Can New York’s Hotel Industry Survive the Latest Union Victory?
Numerous New York City hotel owners are struggling to stay alive and their workers’ union isn’t exactly making it easy for them. In fact, there is a good chance that for many workers, their union has just put their employer out of business.
That’s because the unions representing workers at 75 hotels just won a $500 million severance payout from an arbiter, reports The Wall Street Journal. The funds are meant to compensate workers who lost their jobs. The reason why this happened is not some callous decision by the owners. It is because the tourism and hospitality industry in New York City has collapsed because of restrictions imposed due to the COVID-19 outbreak. The hotel owners didn’t want to send the workers home, but when their businesses are running at an estimated 10 percent capacity what other choice did they have?
The unions’ job is to represent the workers, not the owners, of course, and their members are hurting, so it is not surprising that they would try to get as much as they could.
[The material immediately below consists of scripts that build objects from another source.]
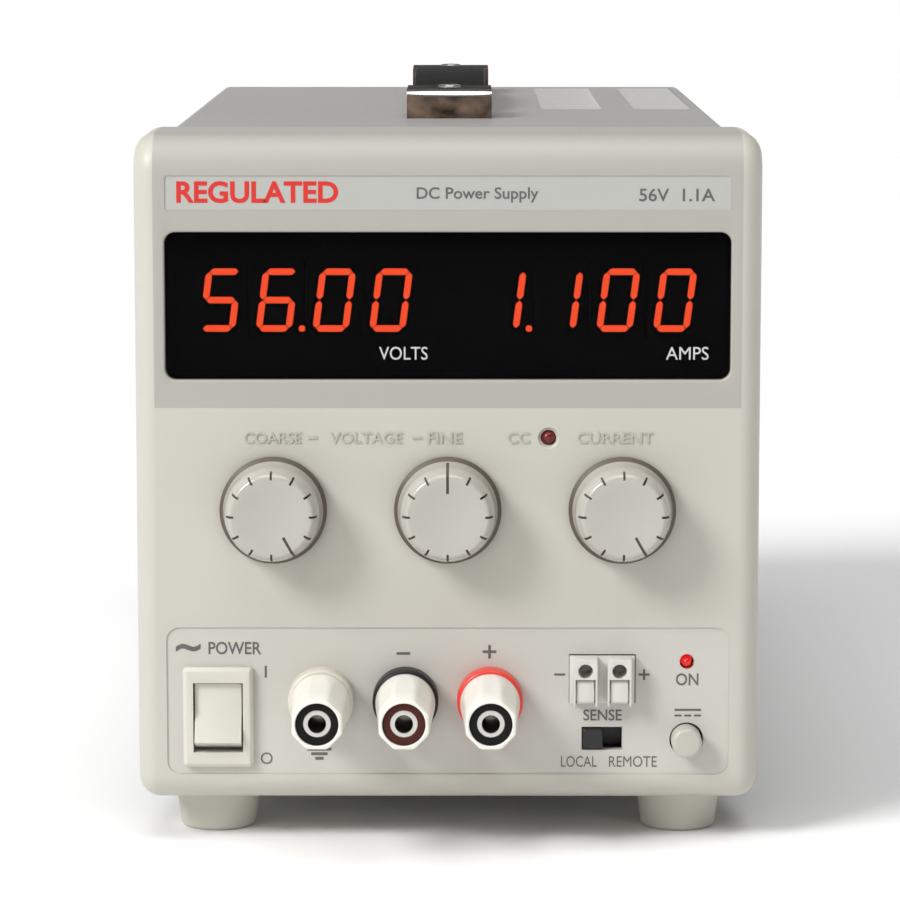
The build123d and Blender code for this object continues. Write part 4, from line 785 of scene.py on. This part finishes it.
class SUPPLY_OT_posts(bpy.types.Operator):
    """Binding posts: eight-sided caps, bushes, collars and sockets"""

    bl_idname = "supply.posts"
    bl_label = "Binding Posts"

    STEP = 1 * MM  # between the rings of a cap before they are given their places
    AROUND = 96  # vertices in a ring
    BORE_GAP = 0.05 * MM
    BORE_EDGE = 0.15 * MM
    # Rings of the outside, in millimetres: each one's distance from the rear, or for the rim from
    # the front, and how far it is drawn in.
    ROUNDED_REAR = ((0, 0.4), (0.12, 0.12), (0.4, 0))
    SIDE = ((1.5, 0), (3, 0), (5, 0), (7, 0), (10, 0), (16, 0))
    RIM = ((-0.35, 0), (-0.18, 0.04), (-0.05, 0.14), (0, 0.26))
    TAPER = 0.95  # millimetres that the radius loses over the length
    FLAT = 0.055  # share of the radius that a flat takes off
    FLATS_IN_FULL = 0.35  # share of the length at which the flats reach their depth

    def execute(self, context):
        for post in ("earth", "negative", "positive"):
            moulded(f"{post}_collar")
            moulded(f"{post}_clamp_bush", ease=0.12 * MM)
            self.cap(f"{post}_cap")
        moulded("post_sockets", ease=0.1 * MM)
        keep("post_rear_nuts")
        return {"FINISHED"}

    def cap(self, name):
        """A tapered cap, round at the rear, with flats that deepen forwards and a bore."""
        low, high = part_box(name)
        middle = (low + high) / 2
        bush_low, bush_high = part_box(name.replace("cap", "clamp_bush"))
        long = high.y - low.y
        rear = (high.x - low.x) / 2
        bore = (bush_high.x - bush_low.x) / 2 + self.BORE_GAP
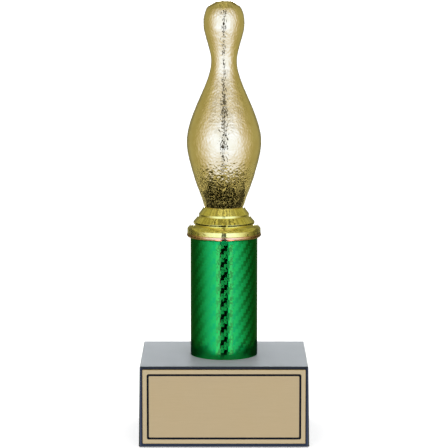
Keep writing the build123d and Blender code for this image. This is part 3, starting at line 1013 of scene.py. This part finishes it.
feltShape = {
    "radius": 6.5 * mm,
    "rings": 14,             # across the flat underside
    "flatPart": 0.96,        # of the radius
    "edgeRound": 0.3 * mm,
    "roundSteps": 5,
    "sideSteps": 3,
    "segments": 72,
    "fuzz": 0.05 * mm,
    "fuzzSize": 0.6 * mm,
    "fuzzFrom": 0.9,         # of the radius, outwards
}


def padProfile(foot, top):
    # From the middle of the underside out and up to the top, as (radius, height)
    radius, edge = feltShape["radius"], feltShape["edgeRound"]
    rings, roundSteps, sideSteps = feltShape["rings"], feltShape["roundSteps"], feltShape["sideSteps"]
    flat = radius * feltShape["flatPart"]
    profile = [(flat * k / rings, foot) for k in range(rings + 1)]
    for k in range(1, roundSteps):
        angle = math.radians(90 * k / roundSteps)
        profile.append((flat + (radius - flat) * math.sin(angle), foot + edge * (1 - math.cos(angle))))
    for k in range(1, sideSteps + 1):
        profile.append((radius, foot + edge + (top - foot - edge) * k / sideSteps))
    return profile


def addPad(shape, middle, foot, top):
    rings = []
    for radius, z in padProfile(foot, top)[1:]:
        ring = []
        for i in range(feltShape["segments"]):
            angle = 2 * math.pi * i / feltShape["segments"]
            at = middle + Vector((radius * math.cos(angle), radius * math.sin(angle), z))
            fuzz = noiseAt(at / feltShape["fuzzSize"]) * feltShape["fuzz"]
            if radius > feltShape["radius"] * feltShape["fuzzFrom"]:
                at.x -= fuzz * math.cos(angle)
                at.y -= fuzz * math.sin(angle)
            if z == foot:
                at.z += fuzz
            ring.append(shape.verts.new(at))
        rings.append(ring)
    centre = shape.verts.new(middle + Vector((0, 0, foot)))
    for first, second in zip(rings[0], rings[0][1:] + rings[0][:1]):
        shape.faces.new((centre, second, first))
    for inside, outside in zip(rings, rings[1:]):
        joinRings(shape, inside, outside)
    shape.faces.new(rings[-1])


def buildFelt():
    low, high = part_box("felt_pads")
    cornerX, cornerY = high.x - feltShape["radius"], high.y - feltShape["radius"]
    shape = bmesh.new()
    for signX in (-1, 1):
        for signY in (-1, 1):
            addPad(shape, Vector((signX * cornerX, signY * cornerY, 0)), low.z, high.z)
    bmesh.ops.recalc_face_normals(shape, faces=shape.faces)
    pads = meshPiece("feltPads", shape, finishes["woolFelt"])
    pads.data.shade_smooth()
    return pads


felt = buildFelt()
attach(felt, "root")
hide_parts("felt_pads")
print("felt pads built")
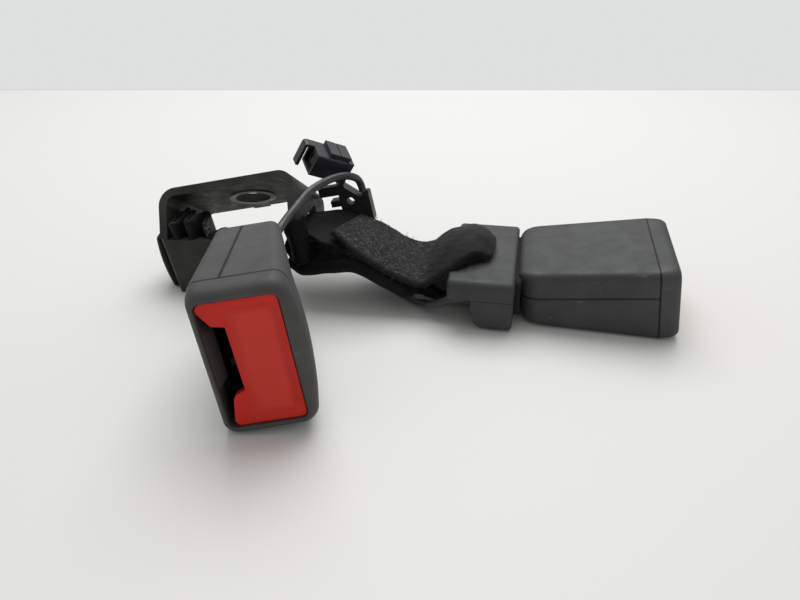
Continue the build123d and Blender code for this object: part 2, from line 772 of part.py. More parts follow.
def right_lead():
    start, below = carrier_port(carrier_foot), carrier_port(carrier_foot - 6.0)
    step = -neck_length + neck_step - neck_port_reach
    clear = on_buckle(right_neck, step - 6.5, neck_port_y, neck_port_z)
    end = on_buckle(right_neck, step, neck_port_y, neck_port_z)
    points = [tuple(start), tuple(below), (61.0, -4.0, -29.5), (65.5, -14.0, -35.5), (71.0, -24.0, -38.6),
              (78.5, -36.0, -38.6), (84.5, -45.0, -36.6), (90.0, -52.5, -33.6), tuple(clear), tuple(end)]
    return tube(points, "right_lead")


def build_buckle(side, place, parts):
    shell = housing_shell()
    parts[side + "_slot_side_cover"] = place * slot_side_cover(shell)
    parts[side + "_button_side_cover"] = place * button_side_cover(shell)
    parts[side + "_mouth_bezel"] = place * mouth_bezel()
    parts[side + "_push_button"] = place * push_button()
    parts[side + "_frame"] = place * frame()
    parts[side + "_latch_plate"] = place * latch_plate()
    parts[side + "_latch_pin"] = place * latch_pin()
    parts[side + "_latch_spring"] = place * latch_spring()
    parts[side + "_ejector"] = place * ejector()
    parts[side + "_ejector_spring"] = place * ejector_spring()
    parts[side + "_button_springs"] = place * button_springs()
    parts[side + "_webbing_bar"] = place * webbing_bar()
    parts[side + "_switch_housing"] = place * switch_housing()


def main():
    os.makedirs("parts", exist_ok=True)
    parts = {}
    build_buckle("left", left_buckle, parts)
    build_buckle("right", right_buckle, parts)
    parts["left_lead_grommet"] = left_buckle * lead_grommet()
    parts["right_lead_grommet"] = right_neck * neck_grommet()
    parts["right_strap"] = ear * right_strap()
    parts["left_strap"] = ear * left_strap()
    parts["left_strap_loop"] = ear * left_strap_loop()
    parts["right_neck_upper"], parts["right_neck_lower"] = neck_halves()
    parts["anchor_bracket"] = floor_bracket()
    parts["anchor_bush"] = anchor_bush()
    parts["connector_carrier"] = connector_carrier()
    parts["connector_housing"] = connector_housing()
    parts["connector_lock"] = connector_lock()
    parts["contact_block"] = contact_block()
    parts["left_lead"] = left_lead()
    parts["right_lead"] = right_lead()
    for name, shape in parts.items():
        export_step(shape, "parts/" + name + ".step")


main()
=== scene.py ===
import bmesh
import bpy
import json
import numpy as np
from math import cos, radians, sin
from mathutils import Matrix, Vector


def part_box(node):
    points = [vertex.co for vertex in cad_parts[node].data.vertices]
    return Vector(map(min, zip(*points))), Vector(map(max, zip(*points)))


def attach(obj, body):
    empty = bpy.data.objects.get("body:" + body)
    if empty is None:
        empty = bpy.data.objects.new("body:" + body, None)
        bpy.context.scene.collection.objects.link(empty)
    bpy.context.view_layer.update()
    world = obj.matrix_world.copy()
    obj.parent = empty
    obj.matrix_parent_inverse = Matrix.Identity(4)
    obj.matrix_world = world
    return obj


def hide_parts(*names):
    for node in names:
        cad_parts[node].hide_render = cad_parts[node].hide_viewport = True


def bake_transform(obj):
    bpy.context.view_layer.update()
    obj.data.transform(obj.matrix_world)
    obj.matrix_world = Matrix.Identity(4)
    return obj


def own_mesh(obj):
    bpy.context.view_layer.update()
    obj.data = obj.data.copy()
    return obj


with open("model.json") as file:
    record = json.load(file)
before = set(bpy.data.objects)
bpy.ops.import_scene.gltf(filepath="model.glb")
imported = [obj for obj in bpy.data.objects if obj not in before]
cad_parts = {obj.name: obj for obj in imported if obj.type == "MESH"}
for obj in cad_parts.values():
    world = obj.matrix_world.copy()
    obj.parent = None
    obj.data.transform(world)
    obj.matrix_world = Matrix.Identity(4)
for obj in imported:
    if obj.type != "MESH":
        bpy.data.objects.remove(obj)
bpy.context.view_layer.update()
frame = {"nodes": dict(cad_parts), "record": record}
nodes = frame["nodes"]
print("frame loaded,", len(nodes), "nodes")

fullTurn, quarterTurn = 6.28318, 1.5708  # in radians

# camera, floor and light; the origin is on the anchor bore, so the floor is below it
view = {
    "place": (0.0741, -0.34819, 0.12857),
    "tilt": 61.671,  # degrees up from straight down
    "lens": 32.757,
    "sensor": 36.0,
    "floorHeight": -0.0413,
    "tableHalf": 3.0,
    "tableNear": -2.5,
    "tableEnd": 0.4346,  # far edge of the table top
    "lip": 0.012,
    "lipDrop": 0.002,
    "tableRough": 0.55,
    "tableColour": (0.79, 0.79, 0.77),
    "lipColour": (0.56, 0.57, 0.56),
    "wallColour": (0.735, 0.75, 0.745),
    "lampPlace": (0.12, 0.46, 1.0),
    "lampTurn": (-0.40, 0.06, 0),
    "lampSize": 1.0,
    "lampPower": 10.6,
    "skyStrength": 0.475,
}


def addObject(name, data):
    thing = bpy.data.objects.new(name, data)
    bpy.context.scene.collection.objects.link(thing)
    return thing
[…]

Still, a payout this large carries a very real risk of making some of the businesses shut down entirely, so the members may not have a job to return to when the crisis passes. Some of the city’s largest hotels like the Roosevelt and the Hilton Times Square have already announced that they will closed permanently. Others are sure to follow. “Any hotel without access to capital will collapse over the next few months,” hotel owner Richard Born told the Journal.
Hotel Trades Council President Rich Maroko, who represents most of the workers, had an interesting response to the hotel owners’ concerns. He told the Journal that while it was true that the hotels “are closed because there are no guests,” the payout shouldn’t cause any problems because the owners can make it in installments. “If anything, paying severance over time gives hotels an incentive to reopen so they can cease making payments,” Maroko said.
Exactly how the hotels are supposed to do that without guests to serve was not clear.